The true revolution in nautical charts - and efforts to stretch the Earth onto a flat surface - came in 1569, when Flemish cartographer Gerardus Mercator designed his projection with meridians parallel to each other. As a result, any straight line drawn from point A to point B would match a compass bearing.

This projection stretches the points where all meridians meet at the poles into lines equal in length to the equator. As a result, it shows Greenland to be bigger than Africa. In reality, Africa is 14 times larger.

German mathematician and astronomer Karl Brandan Mollweide created his elliptical projection in 1805 with the aim of accurately representing area proportions. Here, the central meridian is half the length of the equator, which solves the Greenland problem but sacrifices the accuracy of angles and shapes.

The 20th century saw a vast number of new projections appear, some of which were radically different in their shape and properties. American architects Bernard Joseph Stanislaus Cahill and Richard Buckminister Fuller, in pursuit of minimal distortion, invented foldout projections. Cahill's Butterfly World Map was a rubber-ball globe, cut at meridians into eight adjacent triangular lobes. When pressed onto a flat surface under the glass, it would become flat. His colleague Fuller projected our planet onto a surface of an icosahedron, a shape with 20 triangular faces, which unfolded into a flattened two-dimensional Dymaxion map.

In 1988, the National Geographic Society (NGS) adopted the Robinson projection by an American geographer Arthur H. Robinson, which deliberately distorted some areas in favor of creating an aesthetically pleasing way of showing the globe as a flat image. A decade later, NGS switched to Winkel Tripel projection by German cartographer Oswald Winkel that attempted to minimize the distortion of three elements: area, direction and distance.

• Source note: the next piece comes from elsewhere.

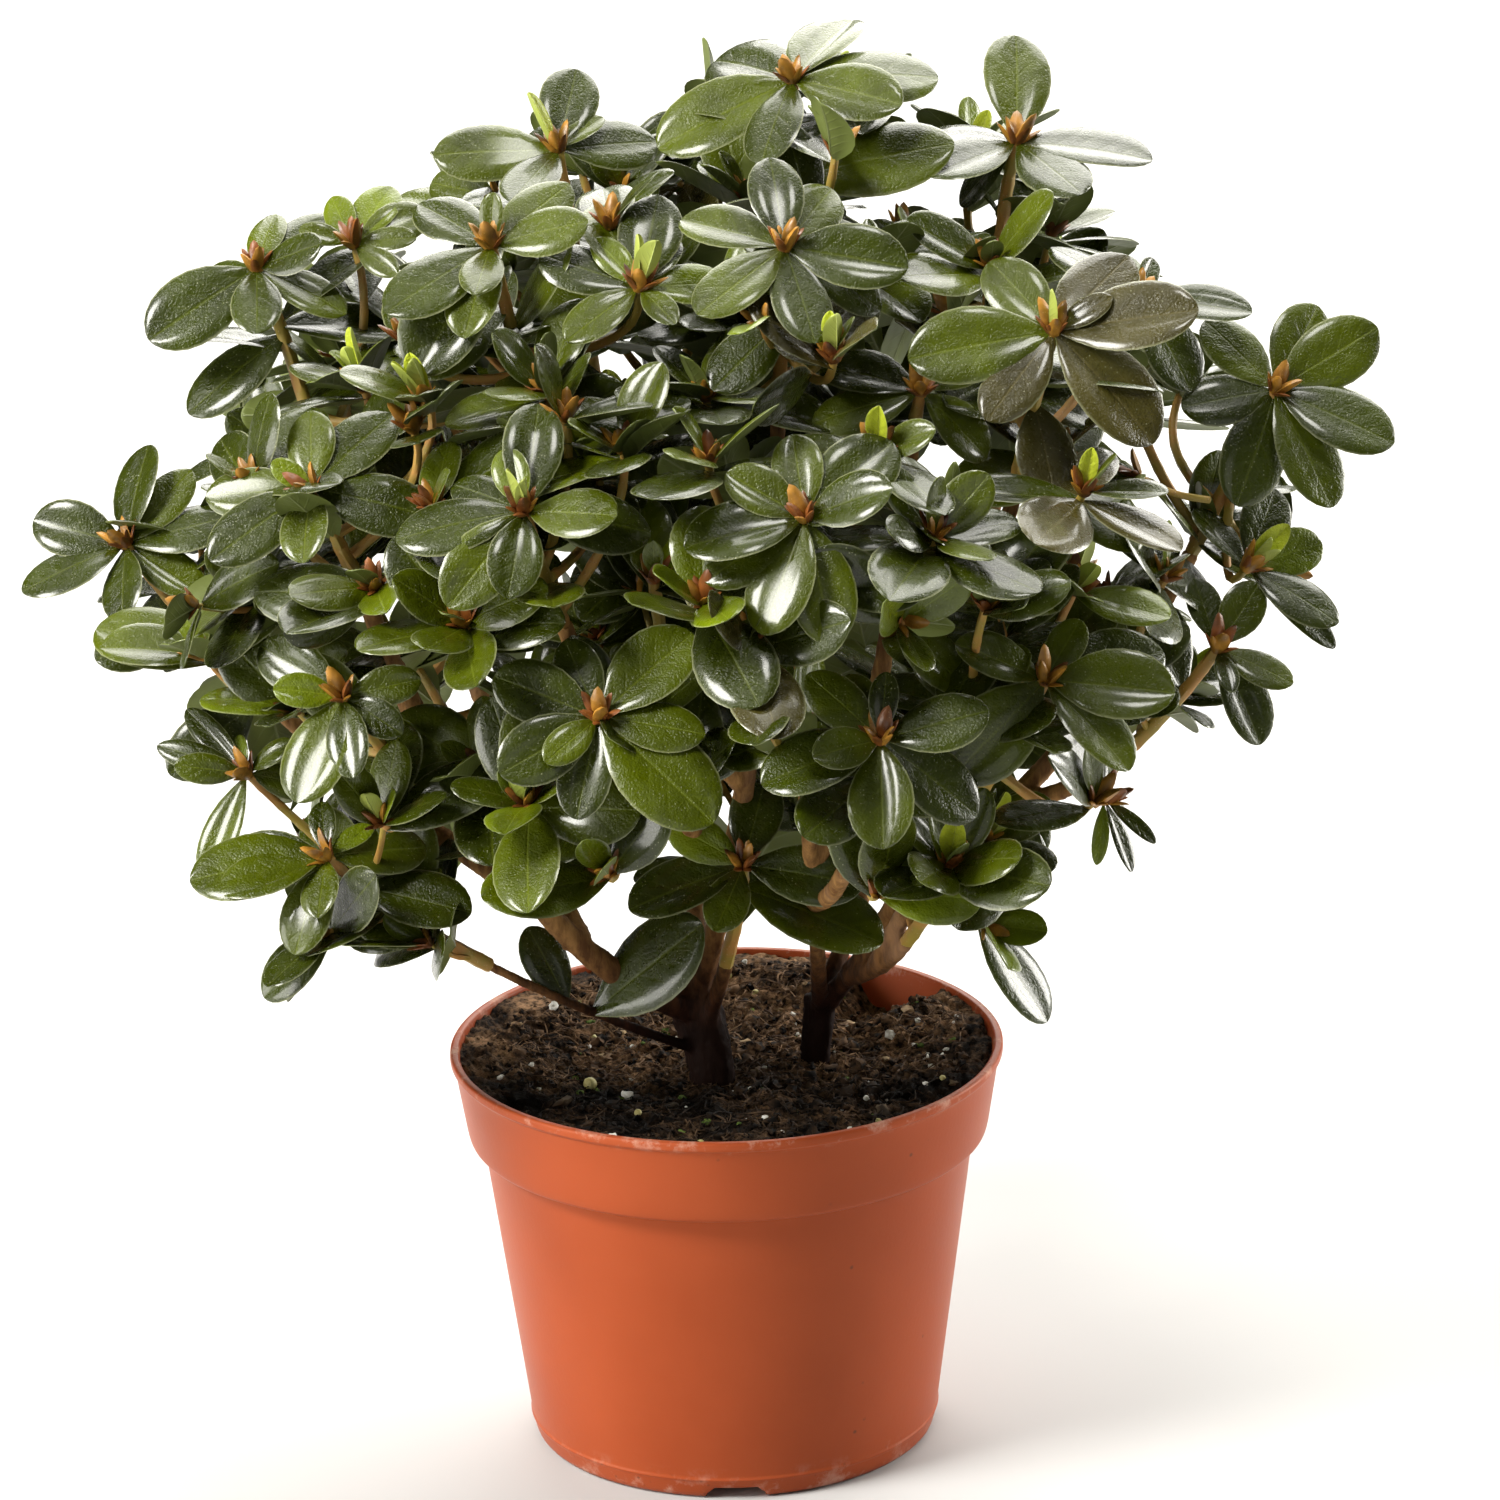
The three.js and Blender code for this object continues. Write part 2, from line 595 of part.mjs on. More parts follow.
const random = seeded(GROWTH_SEED);
const taken = MASSES.map((mass) => point(mass.tip));
for (const mass of MASSES) {
  addMesh(`foliage_${mass.name}`, massSolid(mass, tipsOf(mass, taken), random), MATERIALS.leaf);
}

export default azalea;
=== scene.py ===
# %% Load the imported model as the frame
import math

import bmesh
import bpy
import numpy as np
from mathutils import Matrix, Vector, noise


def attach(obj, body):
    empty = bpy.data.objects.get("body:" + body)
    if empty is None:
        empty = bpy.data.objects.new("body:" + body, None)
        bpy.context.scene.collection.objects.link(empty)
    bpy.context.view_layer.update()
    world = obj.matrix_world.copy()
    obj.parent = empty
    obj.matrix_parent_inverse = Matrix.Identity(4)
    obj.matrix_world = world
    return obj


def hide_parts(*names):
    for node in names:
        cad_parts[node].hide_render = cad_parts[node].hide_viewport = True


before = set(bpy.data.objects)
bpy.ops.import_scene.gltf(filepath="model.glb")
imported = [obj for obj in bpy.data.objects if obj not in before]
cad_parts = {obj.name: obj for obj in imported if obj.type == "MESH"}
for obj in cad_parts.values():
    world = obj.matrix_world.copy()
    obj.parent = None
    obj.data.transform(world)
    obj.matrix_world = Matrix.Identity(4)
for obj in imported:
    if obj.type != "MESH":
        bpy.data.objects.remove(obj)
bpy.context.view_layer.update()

nodes = sorted(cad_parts)
foliage_nodes = [n for n in nodes if n.startswith("foliage_")]
limb_nodes = [n for n in nodes if n.startswith(("bough_", "trunk_"))]
print("nodes:", len(nodes), "foliage:", len(foliage_nodes), "limbs:", len(limb_nodes))

# %% [markdown]
# # A potted azalea
# This lesson dresses a small evergreen azalea: a plastic grower's pot, peaty soil, two short trunks
# with their boughs, and a crown of glossy leaves that sit in rosettes at the ends of the shoots.
# Lengths are worked out in millimetres, as a gardener would measure them, and are divided by 1000
# at the last moment, because Blender counts in metres.
#
# First come a few helpers. A plant has thousands of small things, so meshes are filled from numpy
# arrays in one go. That is far quicker than adding one leaf object at a time.

# %% Helpers for vectors
UP = np.array([0.0, 0.0, 1.0])
MM = 1000  # millimetres in Blender's metre
FULL_TURN = 2 * math.pi
GOLDEN_ANGLE = 2.4  # in radians, from one leaf or scale round the stem to the next


def unit(v):
    v = np.asarray(v, float)
    return v / max(np.linalg.norm(v), 1e-12)


def turned(v, axis, angle):
    """v turned round the unit vector axis."""
    along_axis = axis * (v @ axis) * (1 - math.cos(angle))
    return v * math.cos(angle) + np.cross(axis, v) * math.sin(angle) + along_axis


def beside(axis):
    """One fixed direction square to a shoot's axis, from which turns round it are counted."""
    return unit(np.cross(axis, [0.31, 1.0, 0.17]))


def circle(radius, height, angles):
    """Points round the pot's axis."""
    return np.stack([radius * np.cos(angles), radius * np.sin(angles), height], -1)


print("square to up:", beside(UP).round(2))


# %% Helpers for meshes
def shade_smooth(mesh):
    mesh.polygons.foreach_set("use_smooth", np.ones(len(mesh.polygons), bool))


def add_to_scene(name, data):
    obj = bpy.data.objects.new(name, data)
    bpy.context.scene.collection.objects.link(obj)
    return obj


def with_modifiers(obj):
    """A new mesh of the object as its modifiers leave it. The modifiers then go."""
    made = bpy.data.meshes.new_from_object(obj.evaluated_get(bpy.context.evaluated_depsgraph_get()))
    obj.modifiers.clear()
    obj.data = made
    return made


def piece(name, verts_mm, faces, materials, stands_for, face_slots=None, uv=None, sharp=50):
    """One smooth-shaded object, sharp over an angle in degrees. faces: (n, 3) and (n, 4) index arrays."""
    mesh = bpy.data.meshes.new(name)
    faces = [np.asarray(f, np.int32) for f in faces if len(f)]
    loops = np.concatenate([f.ravel() for f in faces])
    sizes = np.concatenate([np.full(len(f), f.shape[1]) for f in faces])
    mesh.vertices.add(len(verts_mm))
    mesh.vertices.foreach_set("co", (np.asarray(verts_mm, np.float32) / MM).ravel())
    mesh.loops.add(len(loops))
    mesh.loops.foreach_set("vertex_index", loops)
    mesh.polygons.add(len(sizes))
    starts = np.concatenate([[0], np.cumsum(sizes)[:-1]])
    mesh.polygons.foreach_set("loop_start", starts.astype(np.int32))
    if face_slots is not None:
        mesh.polygons.foreach_set("material_index", np.asarray(face_slots, np.int32))
    mesh.update(calc_edges=True)
    if uv is not None:
        layer = mesh.uv_layers.new(name="UVMap")
        layer.data.foreach_set("uv", np.asarray(uv, np.float32)[loops].ravel())
    shade_smooth(mesh)
    mesh.set_sharp_from_angle(angle=math.radians(sharp))
    obj = add_to_scene(name, mesh)
    for material in materials:
        mesh.materials.append(material)
    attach(obj, "root")
    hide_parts(*stands_for)
    print(f"{name}: {len(verts_mm)} vertices, {int((sizes - 2).sum())} triangles")
    return obj


print("each piece rides the root body and stands for the solids that it covers")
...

However, it is the Mercator projection that is still widely used for navigation today. While there are no regulated standards on projections used for electronic navigational charts (ENCs), many of them rely on the Mercator projection. Google Maps is another example.

FLAT TO ROUND
Maps may be easier to store and view on screens, yet only globes can accurately represent the Earth. Historians believe the first globe existed as early as the second century B.C., and the oldest surviving terrestrial globe dates back to 1492. To meet the demand for globes in the 16th century, German cartographer Martin Waldseemüller created gores, wedge-shaped segments of a map that could be printed, cut out and glued onto a wooden sphere. A similar process is still used today.

As globes change status from practical to decorative, the accuracy of gore production and application may have become secondary. However, this is not the case with Peter Bellerby, a contemporary globemaker from London. Bellerby set out on a quest to create a perfect globe after discovering that no current globemakers produced accurate models. In his passion for precision, he spent 18 months perfecting the goring process and creating a custom software solution to morph a map into gores. Bellerby & Co. uses an equi-rectangular projection and a different number of gores depending on the size of globe - the bigger the globe, the more gores are required.

Bellerby believes that in a hundred years, the Bellerby & Co. globes may be the only ones of interest from our time; the others will not have survived or be considered unworthy of restoration. When globes vanish from the face of the Earth and only maps remain, the world may as well be proclaimed flat, again.